The tradeoff between the UAV weight and battery makes it challenging to install additional batteries or equipments on UAV for communication. Hence, utilizing VLC/OWC on UAV could be particularly promising because the light emitting diodes (LEDs) transmitter (Tx) is lightweight and provide high energy efficiency. UAV-assisted VLC/OWC performance when subjected to different weathers has been studied [14]. Besides, UAV-assisted VLC/OWC for high-speed train backhauling and post-disaster monitoring have also been proposed [15–17]. Figure 1 shows some potential uses of UAV-assisted OWC system, for example, it can be used to provide non-line-of-sight transmission covering the network “blind spots”, or as relays and repeaters for wireless backhauling as illustrated in Figs. 1(a) and 1(b) respectively. Although UAV-assisted OWC systems can provide many advantages, there are still several technical challenges to overcome. One of them is the presence of pointing error in the OWC system [18], which is caused by the random fluctuation of the angle-of-arrival at the receiver (Rx), leading to optical power loss in the Rx. Furthermore, the installed OWC Tx and Rx on the UAV should be lightweight from the battery lifetime and government regulation points of view. All these add challenges to the UAV-assisted OWC systems.

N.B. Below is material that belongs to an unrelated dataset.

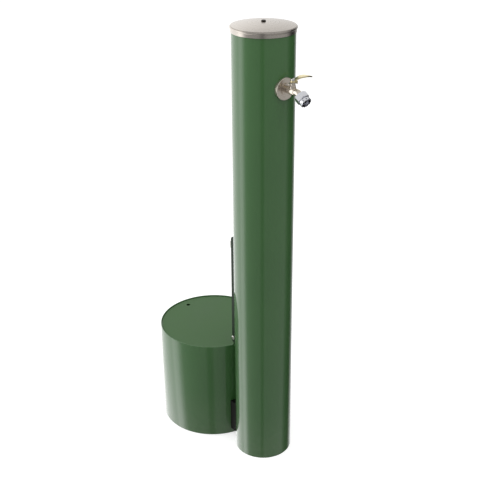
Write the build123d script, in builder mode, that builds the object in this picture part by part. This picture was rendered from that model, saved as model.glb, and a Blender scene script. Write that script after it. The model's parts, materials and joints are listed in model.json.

Fig. 1. Potential uses of UAV-assisted OWC system, (a) providing NLOS transmission, or (b) as relays and repeaters for wireless backhauling.
One realization of VLC/OWC is the adoption of image sensors or cameras, which is known as optical camera communication (OCC) [19–21]. These systems can be easily realized using the existing LED lamps on the UAVs as Txs, while the smart-phone image sensors or surveillance cameras as Rxs. The UAV-assisted OCC systems utilizing red LED panel [16] and red-green-blue (RGB) LEDs [17] have been experimentally demonstrated recently. One disadvantage of them is that the data rate is limited by camera frame rate. The frame rate is only 60 fps unless expensive high-speed camera is utilized. To improve the transmission capacity, one method based on the camera shutter mechanism, which is known as rolling-shutter can be utilized. The rolling-shutter method makes use of the feature of complementary metal oxide semiconductor (CMOS) image sensor to extract signal pixel-row by pixel-row. The data rate can be significantly increased since the capture start time for each pixel-row is different.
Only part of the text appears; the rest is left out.